Phishing-as-a-Service Kits Are Commoditized

Threat actors no longer need technical skills to launch sophisticated phishing campaigns. Underground marketplaces sell turnkey phishing kits complete with hosting, templates, and even customer support. This lowers the barrier to entry and increases attack volume across the board.

Five Signs You're Looking at a Phishing Message

Train your team to watch for these red flags:

  • Urgency or threats — "Act now or lose access." Legitimate organizations rarely impose artificial deadlines via email.
  • Mismatched URLs — Hover before you click. If the display text says "microsoft.com" but the actual URL goes somewhere else, it's phishing.
  • Unusual sender address — A slight misspelling in the domain ("@microsft.com") is a classic indicator.
  • Requests for credentials or sensitive data — No legitimate service will ask you to email your password or enter it on an unfamiliar page.
  • Unexpected attachments — Especially .zip, .exe, or macro-enabled Office documents from unknown senders.

These aren't foolproof — sophisticated attacks bypass all of them.
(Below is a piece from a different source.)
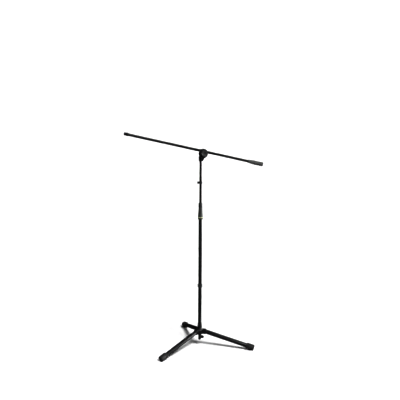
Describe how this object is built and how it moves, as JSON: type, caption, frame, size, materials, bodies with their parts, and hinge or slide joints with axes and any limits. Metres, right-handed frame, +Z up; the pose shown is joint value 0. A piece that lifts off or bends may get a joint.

But they catch the majority of commodity phishing, which still makes up the bulk of what your employees encounter daily.

Building a Phishing-Resistant Culture Takes Time

I've worked with organizations that went from a 35% phishing simulation click rate to under 5% in eighteen months. The ones that succeed share three traits: leadership buy-in, consistent training cadence, and a blame-free reporting culture. When employees fear punishment for clicking a bad link, they hide incidents instead of reporting them — and hidden incidents become breaches.

Understanding phishing meaning isn't an academic exercise. It's the foundation of every security decision your people make, dozens of times a day, every time they open an email, scan a QR code, or answer a call from an unknown number.

The threat actors aren't slowing down. Your defenses shouldn't either.